14. …We’re telling you to begin. Begin! Begin anywhere. Perhaps somewhere in the throat of your loud ass hole of a mother? O.K.? How about some red-orange globs mashed into your teacher’s daily and unbearable condescension. Try something that pricks the air out of a few popular semantic balloons; groping, essence, pure painting, flat, catalyst, crumb, and how do you feel about titles like “Innscape,” “Norway Nights and Suburbs,” “No. 188, 1959,” “Hey Mama Baby,” “Mondula,” or “Still Life with Nose”? Even it is a small painting, say six feet by nine feet, it is a start. If it is only as big as a postage stamp, call it a collage–but begin.1
In the face of the bombastic Sturm und Drang of ‘50s Abstract Expressionism, Rivers’s work was instead overtly domestic, featuring a rotating cast of his own family members, including his mother-in-law, Birdie, often depicted in the nude. Manifestly character studies, these domestic scenarios were joined by other works that ironized or undercut a great deal of the high seriousness of the art world at that time. For instance, many of the leading Abstract Expressionist artists gathered at a dive bar called the Cedar Tavern, where they drank heavily, fought often, and generally behaved rather differently from most assumptions regarding the private lives of those refined aesthetes we term artists. Rivers, in turn, made a painting called Cedar Bar Menu that punctured the mythic aura surrounding the tavern, pointing to the cheesy menu and, by extension, to the run-down, even squalid circumstances that obtained there.

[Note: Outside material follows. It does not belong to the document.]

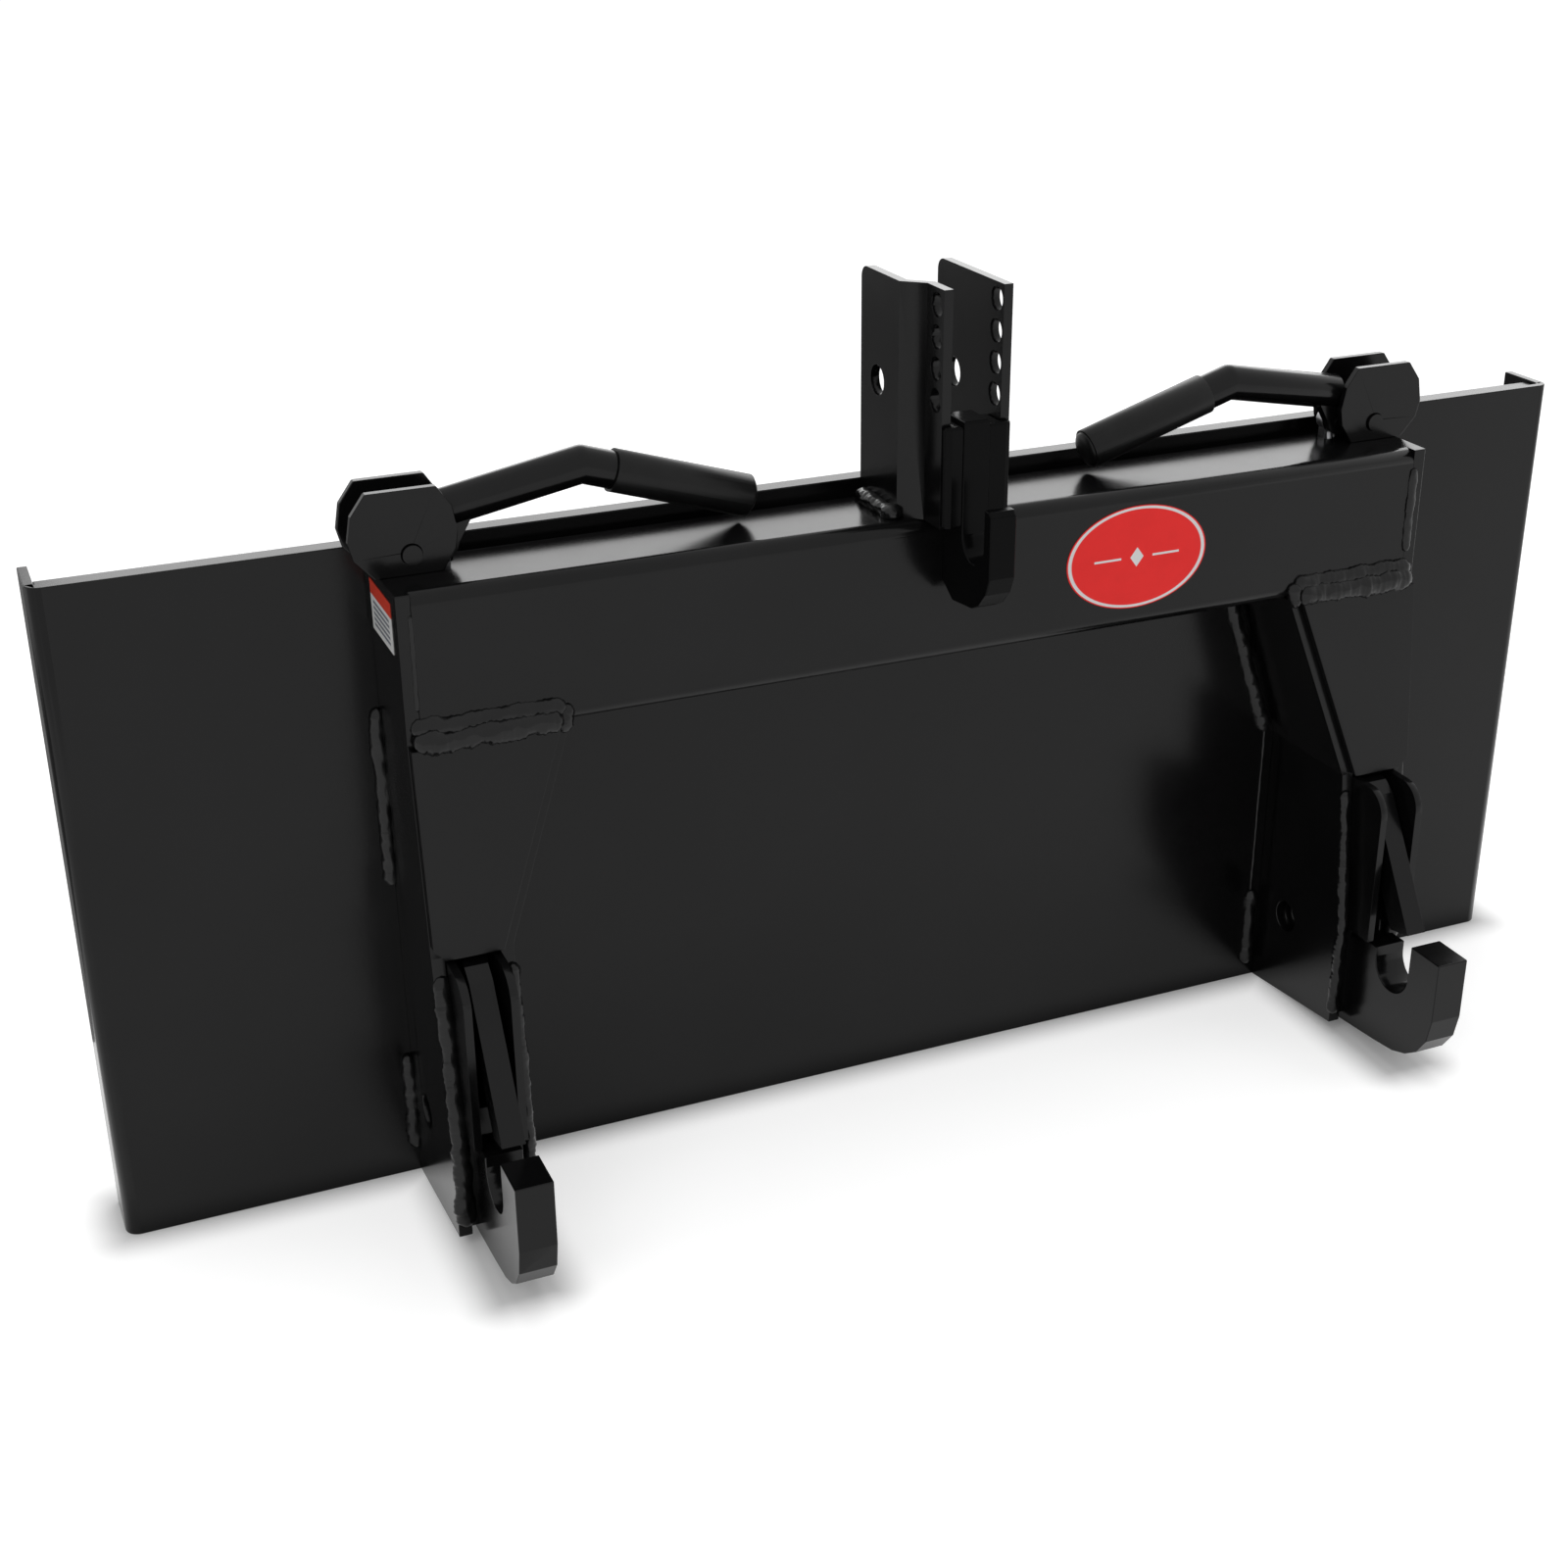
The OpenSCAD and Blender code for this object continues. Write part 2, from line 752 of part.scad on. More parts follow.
skid_plate();
top_lip();
bottom_ledge();
cross_beam();
outer_side(1);  // right_outer_side
outer_side(-1);  // left_outer_side
inner_side(1);  // right_inner_side
inner_side(-1);  // left_inner_side
cover(1);  // right_cover
cover(-1);  // left_cover
hook(1);  // right_hook
hook(-1);  // left_hook
outer_cheek(1);  // right_outer_cheek
outer_cheek(-1);  // left_outer_cheek
inner_cheek(1);  // right_inner_cheek
inner_cheek(-1);  // left_inner_cheek
latch(1);  // right_latch
latch(-1);  // left_latch
latch_pin(1);  // right_latch_pin
latch_pin(-1);  // left_latch_pin
tail_pin(1);  // right_tail_pin
tail_pin(-1);  // left_tail_pin
rod(1);  // right_rod
rod(-1);  // left_rod
front_ear(1);  // right_front_ear
front_ear(-1);  // left_front_ear
rear_ear(1);  // right_rear_ear
rear_ear(-1);  // left_rear_ear
lever(1);  // right_lever
lever(-1);  // left_lever
lever_pin(1);  // right_lever_pin
lever_pin(-1);  // left_lever_pin
crank_pin(1);  // right_crank_pin
crank_pin(-1);  // left_crank_pin
grip(1);  // right_grip
grip(-1);  // left_grip
mast(1);  // right_mast
mast(-1);  // left_mast
top_hook();
hook_strip(1);  // right_hook_strip
hook_strip(-1);  // left_hook_strip
seam(1);  // right_seam
seam(-1);  // left_seam
outer_weld(1);  // right_outer_weld
outer_weld(-1);  // left_outer_weld
inner_weld(1);  // right_inner_weld
inner_weld(-1);  // left_inner_weld
outer_foot_weld(1);  // right_outer_foot_weld
outer_foot_weld(-1);  // left_outer_foot_weld
inner_foot_weld(1);  // right_inner_foot_weld
inner_foot_weld(-1);  // left_inner_foot_weld
mast_weld(1);  // right_mast_weld
mast_weld(-1);  // left_mast_weld
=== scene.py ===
"""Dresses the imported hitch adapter: glossy black powder coat, weld beads, grips, badge and label."""

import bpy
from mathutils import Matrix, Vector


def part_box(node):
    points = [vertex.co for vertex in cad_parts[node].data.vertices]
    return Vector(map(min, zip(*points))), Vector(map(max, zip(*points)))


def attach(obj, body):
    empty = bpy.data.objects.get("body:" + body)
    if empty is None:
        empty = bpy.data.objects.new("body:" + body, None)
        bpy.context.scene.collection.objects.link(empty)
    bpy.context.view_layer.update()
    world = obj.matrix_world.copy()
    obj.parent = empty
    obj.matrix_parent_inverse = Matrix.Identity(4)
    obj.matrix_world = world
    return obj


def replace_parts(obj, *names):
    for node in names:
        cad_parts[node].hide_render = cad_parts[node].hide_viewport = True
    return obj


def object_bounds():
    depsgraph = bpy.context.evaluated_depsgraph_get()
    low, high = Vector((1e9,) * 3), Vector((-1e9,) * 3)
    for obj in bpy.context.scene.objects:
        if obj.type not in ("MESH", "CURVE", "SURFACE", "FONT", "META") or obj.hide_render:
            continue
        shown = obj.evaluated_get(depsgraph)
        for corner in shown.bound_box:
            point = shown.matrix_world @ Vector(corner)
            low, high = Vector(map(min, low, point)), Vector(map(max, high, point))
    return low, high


bl_info = {
    "name": "Three Point Hitch Adapter Dresser",
    "version": (1, 0, 0),
    "blender": (4, 5, 0),
    "location": "View3D > Sidebar > Hitch Adapter",
    "description": "Adds the finishes and small parts of a skid steer three point hitch adapter",
    "category": "Object",
}

import math

import bmesh
import bpy
from mathutils import Matrix, Vector, noise

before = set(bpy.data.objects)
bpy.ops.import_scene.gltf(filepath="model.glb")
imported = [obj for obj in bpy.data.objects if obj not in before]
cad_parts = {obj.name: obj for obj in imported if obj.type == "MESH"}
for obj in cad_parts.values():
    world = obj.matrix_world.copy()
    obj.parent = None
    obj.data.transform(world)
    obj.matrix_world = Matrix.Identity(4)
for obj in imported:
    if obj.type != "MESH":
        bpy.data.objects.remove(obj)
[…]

By the late ‘50s, the deployment of text was a regular part of Rivers’s work, and such painting series as Lions on the Dreyfus Fund, or one comprising variations on the Camel cigarette package, underscored the inseparability of text within his art. Some paintings were even labeled as vocabulary lessons, offering the names for various parts of the human anatomy in, say, French, along with arrows pointing to the proper place on a nude figure. But the apogee of his work with language is arguably Stones, a lithographic series completed with Frank O’Hara, in which O’Hara’s poetry and Rivers’s imagery resonate in complex ways. Text began to play an even more significant role in a later series of highly politicized works that followed early clashes over the Civil Rights movement. For example, he made a painting with a black penis, a white penis, and a ruler—all of the same length—with text reading America’s No 1 Problem.
By the time he completed Bread and Butter, Rivers was viewed most centrally as a Pop artist, and the work betrays a Pop sensibility. But unlike other Pop artists such as Andy Warhol, Rivers’s hand is always evident in his work—a gestural holdover from and a tribute to his complicated relationship with Abstract Expressionism.
1. Frank O’Hara and Larry Rivers, “How to Proceed in the Arts,” Frank O’Hara Art Chronicles 1954-66:93, originally in Evergreen Review V, 19 (August 1961).